:: Data lines ::
_ _ _

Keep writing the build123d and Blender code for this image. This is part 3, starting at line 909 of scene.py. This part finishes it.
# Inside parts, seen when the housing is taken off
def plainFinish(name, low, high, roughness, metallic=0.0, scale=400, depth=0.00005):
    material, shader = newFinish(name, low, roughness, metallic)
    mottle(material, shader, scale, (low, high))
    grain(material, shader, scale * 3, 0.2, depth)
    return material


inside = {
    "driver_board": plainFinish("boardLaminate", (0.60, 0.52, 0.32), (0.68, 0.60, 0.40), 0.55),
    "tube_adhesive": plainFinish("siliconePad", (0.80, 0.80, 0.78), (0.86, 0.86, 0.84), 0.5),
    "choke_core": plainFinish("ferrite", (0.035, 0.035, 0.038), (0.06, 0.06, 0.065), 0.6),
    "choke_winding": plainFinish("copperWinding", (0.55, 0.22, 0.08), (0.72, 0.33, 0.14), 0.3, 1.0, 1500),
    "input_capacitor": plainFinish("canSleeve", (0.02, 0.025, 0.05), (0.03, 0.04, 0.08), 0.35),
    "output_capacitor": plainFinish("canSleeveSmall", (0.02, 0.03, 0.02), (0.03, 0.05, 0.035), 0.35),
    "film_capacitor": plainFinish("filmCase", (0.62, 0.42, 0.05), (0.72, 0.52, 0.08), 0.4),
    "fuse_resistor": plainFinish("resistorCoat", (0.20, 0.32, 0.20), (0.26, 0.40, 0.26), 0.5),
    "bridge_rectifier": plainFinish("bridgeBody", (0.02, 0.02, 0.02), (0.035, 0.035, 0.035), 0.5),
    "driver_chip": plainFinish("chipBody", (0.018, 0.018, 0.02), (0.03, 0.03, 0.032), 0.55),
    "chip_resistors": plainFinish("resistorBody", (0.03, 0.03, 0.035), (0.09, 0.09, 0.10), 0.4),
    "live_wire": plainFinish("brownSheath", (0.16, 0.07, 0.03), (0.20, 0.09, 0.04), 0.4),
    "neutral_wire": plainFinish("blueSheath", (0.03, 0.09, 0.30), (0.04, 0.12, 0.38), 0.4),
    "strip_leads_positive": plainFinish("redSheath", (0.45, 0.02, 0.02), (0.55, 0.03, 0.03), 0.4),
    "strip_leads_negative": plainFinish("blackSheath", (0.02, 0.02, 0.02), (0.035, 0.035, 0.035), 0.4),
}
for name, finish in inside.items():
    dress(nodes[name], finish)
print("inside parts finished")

_ _ _

:: Exercise ::
Everything from the first line through the line containing "return material" should be quoted exactly, and nothing beyond it.

:: Solved exercise ::
Keep writing the build123d and Blender code for this image. This is part 3, starting at line 909 of scene.py. This part finishes it.
# Inside parts, seen when the housing is taken off
def plainFinish(name, low, high, roughness, metallic=0.0, scale=400, depth=0.00005):
    material, shader = newFinish(name, low, roughness, metallic)
    mottle(material, shader, scale, (low, high))
    grain(material, shader, scale * 3, 0.2, depth)
    return material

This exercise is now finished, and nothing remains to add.